■ Aim ■
Begin with the line that contains "fills the tail" and continue down through the line that contains "obj.parent = empty"; reproduce those lines exactly and only those.
▶
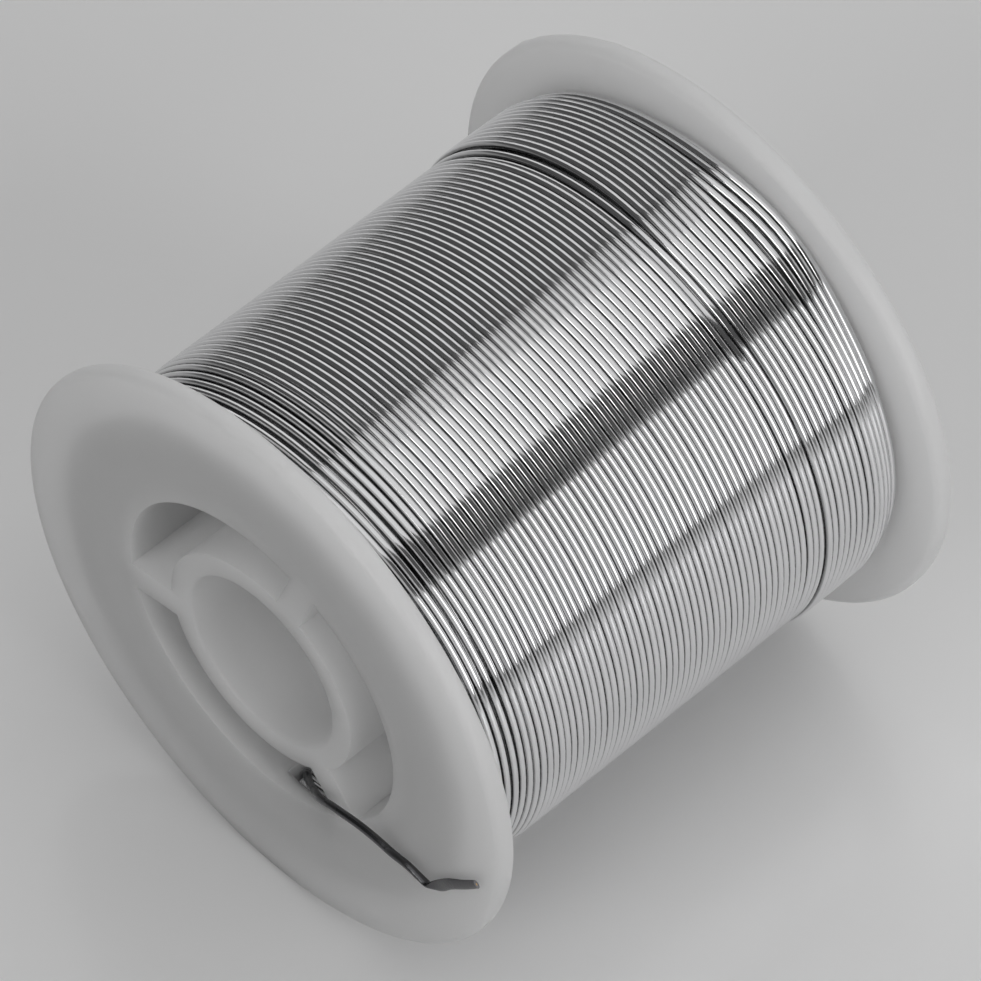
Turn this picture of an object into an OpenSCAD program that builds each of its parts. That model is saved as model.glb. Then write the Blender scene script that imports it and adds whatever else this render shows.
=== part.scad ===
// Spool of flux-cored solder wire, lying on the rims of its two flanges.
// Millimetres. +Z is up, the spool's axis runs along Y, the wire's tail comes out on the -Y side.
// The origin is on the table, under the middle of the spool.

/* [Spool] */
// Diameter of both flanges
flange_d = 66; // [62:0.5:80]
// Width over the outer faces of the flanges
overall_w = 62; // [54:0.5:72]
// Thickness of a flange where its outer face stands proud
flange_t = 2.6; // [2.2:0.1:3.6]
// Radius of the rounded edges of the rim
rim_r = 0.8; // [0.4:0.1:0.9]
// Amount that the outer face falls away towards the rim
rim_fall = 0.3; // [0:0.1:0.4]
// Height of the outer face above the ring of the hub
face_rise = 0.5; // [0.2:0.1:1]
// Radius where the outer face stops rising
rise_out_r = 23; // [22.5:0.5:24.5]
// Radius where the outer face starts to fall
fall_r = 28; // [27:0.5:29]

/* [Barrel and hub] */
// Outer diameter of the barrel that the wire is wound on
barrel_d = 40.6; // [40:0.2:42]
// Wall of the barrel
barrel_wall = 2; // [1.6:0.1:2.4]
// Diameter of the bore for the spindle
bore_d = 19.6; // [16:0.1:22]
// Wall of the tube round the bore
bore_wall = 2.7; // [2:0.1:3.2]
// Bevel at both mouths of the bore
bore_bevel = 0.3; // [0.1:0.1:0.6]
// Number of webs between the tube and the barrel
web_count = 3; // [3:1:4]
// Thickness of a web
web_t = 3.3; // [2.4:0.1:4]
// Angle of the first web
web_angle = 70.2; // [66:0.2:74]

/* [Wire window] */
// Angle of the middle of the window in the barrel
window_angle = 288; // [286:1:289]
// Width of the window round the barrel
window_w = 8.9; // [7:0.1:9.2]
// Depth from the hub's ring to the near corner of the window
window_lip = 1; // [0.6:0.1:1.4]
// Amount by which the window's outer edge slopes
window_slope = 0.9; // [0.4:0.1:1]
// Width of the straight stretch at the near corner
window_step = 2.2; // [1:0.1:3]
// Reach of the window past the inner face of the flange
window_reach = 2.9; // [2.2:0.1:4]

/* [Winding] */
// Outer diameter of the full winding
winding_d = 56.6; // [54:0.2:58]
// Diameter of the drawn turn of the outer layer
turn_d = 1.8; // [1.4:0.1:2]
// Least gap between two neighbouring turns
turn_gap = 0.45; // [0.42:0.01:0.8]
// Gap between the winding and the flanges
side_gap = 0.2; // [0.1:0.05:0.4]
// Running gap between the layers, and between winding and barrel
seat_gap = 0.05; // [0.02:0.01:0.1]
// Width of the sunken band of turns beside the near flange
sunk_w = 7.2; // [5:0.1:9]
// Depth of the sunken band
sunk_h = 0.5; // [0:0.1:0.8]
// Width of the raised band of turns beside the far flange
raised_w = 12.7; // [8:0.1:18]
// Height of the raised band
raised_h = 0.4; // [0:0.1:0.8]

/* [Wire] */
// Diameter of the solder wire
wire_d = 0.8; // [0.6:0.05:0.9]
// Gap between the tail and the face that it lies across
tail_gap = 0.1; // [0.02:0.02:0.2]
// Diameter of the flux core
core_d = 0.25; // [0.15:0.05:0.3]
// Gap between the flux core and the metal
core_gap = 0.02; // [0.01:0.01:0.04]

/* [Hidden] */

ROUND = 96;
WINDING_RINGS = 24;
WINDING_SIDES = 6;
TAIL_SIDES = 8;
RISE_STEPS = 8;
RIM_STEPS = 4;
CUT = 1;
WINDING_START = 250;

rim_radius = flange_d / 2;
bore_radius = bore_d / 2;
tube_radius = bore_radius + bore_wall;
barrel_radius = barrel_d / 2;
pocket_radius = barrel_radius - barrel_wall;
face_z = overall_w / 2;
hub_z = face_z - face_rise;
inside_z = face_z - flange_t;

winding_z = inside_z - side_gap;
turn_z = winding_z - turn_d / 2;
turns = floor(2 * turn_z / (turn_d + turn_gap));
pitch = 2 * turn_z / turns;
turn_radius = (winding_d - turn_d) / 2;
sunk_z = inside_z - sunk_w;
raised_z = raised_w - inside_z;

// Height of the tail where it lies across the face
over_z = face_z + wire_d / 2 + tail_gap;

// Room for the tail inside the barrel and outside it
pocket_reach = barrel_radius - tube_radius;
flange_reach = rim_radius - barrel_radius;

// The tail's route: angle past the middle of the window, place between the tube of the bore (-1),
// the barrel (0) and the rim (1), height along the spool, then width and thickness as shares of
// the wire's diameter. It starts square on the inner layers, passes the window and lies across
// the flange. The last rows are pinched flat, and the two rows before them are pinched on edge.
TAIL = [
    [-11.5, seat_gap / flange_reach, inside_z - 0.52 * window_reach, 1, 1],
    [-11.5, -0.103, inside_z - 0.52 * window_reach, 1, 1],
    [-10.5, -0.16, inside_z - 0.41 * window_reach, 1, 1],
    [-8, -0.199, inside_z - 0.24 * window_reach, 1, 1],
    [-4, -0.301, hub_z - 2 * window_lip, 1, 1],
    [2.5, -0.429, hub_z - 1.1 * window_lip, 1, 1],
    [10, -0.551, hub_z - 0.1 * window_lip, 1, 1],
    [16.5, -0.59, over_z - wire_d / 2, 1, 1],
    [23, -0.564, over_z - tail_gap, 1, 1],
    [29, -0.449, over_z, 1, 1],
    [34.5, -0.269, over_z, 1, 1],
    [39, -0.026, over_z, 1, 1],
    [42, 0.142, over_z, 1, 1],
    [45, 0.295, over_z, 1, 1],
    [46, 0.398, over_z, 0.8, 1],
    [47, 0.488, over_z, 0.6, 1],
    [49.5, 0.535, over_z, 1.2, 0.5],
    [55.5, 0.622, over_z, 1.4, 0.5],
    [60, 0.732, over_z, 1.3, 0.5],
    [64, 0.843, over_z, 1.2, 0.5]
];

function ease(t) = (1 - cos(180 * t)) / 2;
function ramp(t) = min(1, max(0, t));
function unit(v) = v / norm(v);

// Radius of the middle of a turn that lies at height z along the spool
function turn_radius_at(z) =
    turn_radius - sunk_h * ramp((z - sunk_z) / pitch) + raised_h * ramp((raised_z - z) / pitch);

// Radius of the inner layers, just below the flats of the turn above
function inner_radius_at(z) =
    (turn_radius_at(z + turn_d / 2) - turn_d / 2) * cos(180 / WINDING_RINGS) - seat_gap;

function turn_point(i) =
    let (angle = WINDING_START + 360 * i / WINDING_RINGS)
    let (z = -turn_z + pitch * i / WINDING_RINGS)
    let (r = turn_radius_at(z))
    [r * cos(angle), r * sin(angle), z];

function turn_direction(i) =
    let (angle = WINDING_START + 360 * i / WINDING_RINGS)
    unit([-sin(angle), cos(angle), 0]);

// Route of the outer layer: both ends run straight for one diameter
function winding_route() =
    let (last = turns * WINDING_RINGS)
    concat(
        [turn_point(0) - turn_d * turn_direction(0)],
        [for (i = [0 : last]) turn_point(i)],
        [turn_point(last) + turn_d * turn_direction(last)]
    );

// Least gap of a route to itself, one turn on
function least_gap(route, d) =
    min([
        for (i = [0 : len(route) - WINDING_RINGS - 2])
            for (j = [-1 : 1])
                norm(route[i + WINDING_RINGS + j] - route[i])
    ]) - d;

function tail_point(row) =
    let (angle = window_angle + row[0])
    let (radius = barrel_radius + row[1] * (row[1] < 0 ? pocket_reach : flange_reach))
    [radius * cos(angle), radius * sin(angle), row[2]];

function direction(route, i) =
    unit(route[min(i + 1, len(route) - 1)] - route[max(i - 1, 0)]);

// One ring of a tube: an oval square to the route
function ring(route, i, width, thickness, sides) =
    let (along = direction(route, i))
    let (across = unit(cross(along, [0, 0, 1])))
    let (up = cross(across, along))
    [
        for (k = [0 : sides - 1])
            route[i]
                + across * cos(360 * k / sides) * width / 2
                + up * sin(360 * k / sides) * thickness / 2
    ];

// Triangles along the outside of a tube, whose points start at a given number
function side_faces(rings, sides, start = 0) =
    [for (i = [0 : rings - 2]) for (k = [0 : sides - 1])
        let (a = start + i * sides, b = a + sides, next = (k + 1) % sides)
        each [[a + k, b + k, b + next], [a + k, b + next, a + next]]];

function reversed(faces) = [for (face = faces) [face[2], face[1], face[0]]];

// Triangles that close one end of a tube
function cap_faces(sides, start) =
    [for (k = [1 : sides - 2]) [start, start + k, start + k + 1]];

// Triangles that close one end of a pipe, between its outer and its inner ring
function rim_faces(sides, outer, inner) =
    [for (k = [0 : sides - 1])
        let (next = (k + 1) % sides)
        each [[outer + k, outer + next, inner + next], [outer + k, inner + next, inner + k]]];

// Rings along a route, with a width and a thickness for each of its points
function tube_points(route, widths, thicknesses, sides) =
    [for (i = [0 : len(route) - 1]) each ring(route, i, widths[i], thicknesses[i], sides)];

// A solid tube along a route
module tube(route, widths, thicknesses, sides) {
    last = (len(route) - 1) * sides;
    polyhedron(
        tube_points(route, widths, thicknesses, sides),
        concat(
            side_faces(len(route), sides),
            cap_faces(sides, 0),
            reversed(cap_faces(sides, last))
        )
    );
}

// Points of the tail at a given wire diameter
function tail_points(d) =
    tube_points(
        [for (row = TAIL) tail_point(row)],
        [for (row = TAIL) row[3] * d],
        [for (row = TAIL) row[4] * d],
        TAIL_SIDES
    );

// Lays the spool on its side: its axis goes along Y, and its near face looks to -Y
module lie() {
    translate([0, 0, rim_radius]) rotate([90, 0, 0]) children();
}

// Points of a rounded corner, from one angle to another
function corner(middle, r, from, to) =
    [for (i = [0 : RIM_STEPS])
        let (angle = from + (to - from) * i / RIM_STEPS)
        middle + r * [cos(angle), sin(angle)]];

// Section of one end of the moulding: bore, hub, rising face, rounded rim, barrel
function end_section() =
    let (rim_z = face_z - rim_fall)
    let (rim_middle = rim_radius - rim_r)
    concat(
        [[bore_radius, hub_z - bore_bevel]],
        [[bore_radius + bore_bevel, hub_z]],
        [for (i = [0 : RISE_STEPS])
            [
                barrel_radius + (rise_out_r - barrel_radius) * i / RISE_STEPS,
                hub_z + face_rise * ease(i / RISE_STEPS)
            ]],
        [[fall_r, face_z]],
        corner([rim_middle, rim_z - rim_r], rim_r, 90, 0),
        corner([rim_middle, inside_z + rim_r], rim_r, 0, -90),
        [[barrel_radius, inside_z]]
    );

// The turned form of the moulding, with the same section at both ends
module turned_body() {
    end = end_section();
    last = len(end) - 1;
    rotate_extrude($fn = ROUND)
        polygon(concat(end, [for (i = [0 : last]) [end[last - i][0], -end[last - i][1]]]));
}

// The webs that carry the barrel on the tube of the bore
module webs() {
    for (i = [0 : web_count - 1]) {
        rotate([0, 0, web_angle + 360 * i / web_count])
            translate([bore_radius, -web_t / 2, -face_z - 3 * CUT])
                cube([barrel_radius - bore_radius, web_t, overall_w + 6 * CUT]);
    }
}

// The pockets between the webs, open from face to face
module pockets() {
    difference() {
        cylinder(h = overall_w + 2 * CUT, r = pocket_radius, center = true, $fn = ROUND);
        cylinder(h = overall_w + 4 * CUT, r = tube_radius, center = true, $fn = ROUND);
        webs();
    }
}

// The window that lets the wire's inner end out of the barrel
module window() {
    half = window_w / 2;
    far_edge = hub_z - (flange_t - face_rise + window_reach);
    rotate([0, 0, window_angle])
        translate([pocket_radius - CUT, 0, 0])
            rotate([90, 0, 90])
                linear_extrude(barrel_wall + 1.5 * CUT)
                    polygon([
                        [-half, far_edge],
                        [half, far_edge],
                        [half, hub_z - window_lip],
                        [half - window_step, hub_z - window_lip],
                        [-half, hub_z - window_lip - window_slope]
                    ]);
}

module spool_moulding() {
    color("whitesmoke") lie() difference() {
        turned_body();
        pockets();
        window();
    }
}

// The lower layers of wire, with the steps that the outer layer lies on
module inner_layers() {
    foot = turn_d / 2;
    steps = [
        -winding_z,
        raised_z - pitch - foot,
        raised_z - foot,
        sunk_z - foot,
        sunk_z + pitch - foot,
        winding_z
    ];
    color("dimgray") lie() rotate_extrude($fn = ROUND)
        polygon(concat(
            [[barrel_radius + seat_gap, winding_z], [barrel_radius + seat_gap, -winding_z]],
            [for (z = steps) [inner_radius_at(z), z]]
        ));
}

// The outer layer of turns, one unbroken tube from flange to flange
module outer_layer() {
    route = winding_route();
    widths = [for (point = route) turn_d];
    echo("turns in the outer layer", turns);
    echo("least gap of the outer layer to itself, mm", least_gap(route, turn_d));
    color("silver") lie() tube(route, widths, widths, WINDING_SIDES);
}

// The wire's inner end, a pipe round its flux core
module wire_tail() {
    rings = len(TAIL);
    inner = rings * TAIL_SIDES;
    last = (rings - 1) * TAIL_SIDES;
    color("silver") lie() polyhedron(
        concat(tail_points(wire_d), tail_points(core_d + 2 * core_gap)),
        concat(
            side_faces(rings, TAIL_SIDES),
            reversed(side_faces(rings, TAIL_SIDES, inner)),
            rim_faces(TAIL_SIDES, 0, inner),
            reversed(rim_faces(TAIL_SIDES, last, inner + last))
        )
    );
}

// The thread of flux that fills the tail
module flux_core() {
    rings = len(TAIL);
    color("goldenrod") lie() polyhedron(
        tail_points(core_d),
        concat(
            side_faces(rings, TAIL_SIDES),
            cap_faces(TAIL_SIDES, 0),
            reversed(cap_faces(TAIL_SIDES, (rings - 1) * TAIL_SIDES))
        )
    );
}

spool_moulding();
inner_layers();
outer_layer();
wire_tail();
flux_core();
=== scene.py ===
"""Spool of flux-cored solder wire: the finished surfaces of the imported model.

The spool lies on the rims of its flanges, with its axis along Y. Sizes are in metres, or in
millimetres where a comment says so. A place on the spool is given by an angle round the axis, a
radius and a place along Y. The angle starts at +X and grows towards +Z, seen from the -Y side.
"""

import logging
import math
from dataclasses import dataclass, field
from enum import Enum
from typing import Callable, List, Sequence, Tuple

import bpy
import numpy as np
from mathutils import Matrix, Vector


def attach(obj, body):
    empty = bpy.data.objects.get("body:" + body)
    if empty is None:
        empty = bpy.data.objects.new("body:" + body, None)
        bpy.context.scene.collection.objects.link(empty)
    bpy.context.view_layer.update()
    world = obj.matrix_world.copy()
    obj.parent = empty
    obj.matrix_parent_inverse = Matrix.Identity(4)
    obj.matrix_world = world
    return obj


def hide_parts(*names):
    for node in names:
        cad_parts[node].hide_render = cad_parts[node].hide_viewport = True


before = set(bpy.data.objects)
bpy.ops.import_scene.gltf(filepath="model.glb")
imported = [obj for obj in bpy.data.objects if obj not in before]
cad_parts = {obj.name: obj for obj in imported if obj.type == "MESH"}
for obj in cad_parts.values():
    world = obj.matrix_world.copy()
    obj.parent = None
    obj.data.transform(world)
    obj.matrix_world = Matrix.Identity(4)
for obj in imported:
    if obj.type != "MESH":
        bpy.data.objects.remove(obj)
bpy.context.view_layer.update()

logging.basicConfig(level=logging.INFO, format="%(message)s")
LOG = logging.getLogger("solder_spool")

MM = 0.001
AXIS_HEIGHT = 33.0 * MM
BODY = "root"
GROOVE = "groove"
SAME_PLACE = 1e-6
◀
■ Finished task ■
// The thread of flux that fills the tail
module flux_core() {
    rings = len(TAIL);
    color("goldenrod") lie() polyhedron(
        tail_points(core_d),
        concat(
            side_faces(rings, TAIL_SIDES),
            cap_faces(TAIL_SIDES, 0),
            reversed(cap_faces(TAIL_SIDES, (rings - 1) * TAIL_SIDES))
        )
    );
}

spool_moulding();
inner_layers();
outer_layer();
wire_tail();
flux_core();
=== scene.py ===
"""Spool of flux-cored solder wire: the finished surfaces of the imported model.

The spool lies on the rims of its flanges, with its axis along Y. Sizes are in metres, or in
millimetres where a comment says so. A place on the spool is given by an angle round the axis, a
radius and a place along Y. The angle starts at +X and grows towards +Z, seen from the -Y side.
"""

import logging
import math
from dataclasses import dataclass, field
from enum import Enum
from typing import Callable, List, Sequence, Tuple

import bpy
import numpy as np
from mathutils import Matrix, Vector


def attach(obj, body):
    empty = bpy.data.objects.get("body:" + body)
    if empty is None:
        empty = bpy.data.objects.new("body:" + body, None)
        bpy.context.scene.collection.objects.link(empty)
    bpy.context.view_layer.update()
    world = obj.matrix_world.copy()
    obj.parent = empty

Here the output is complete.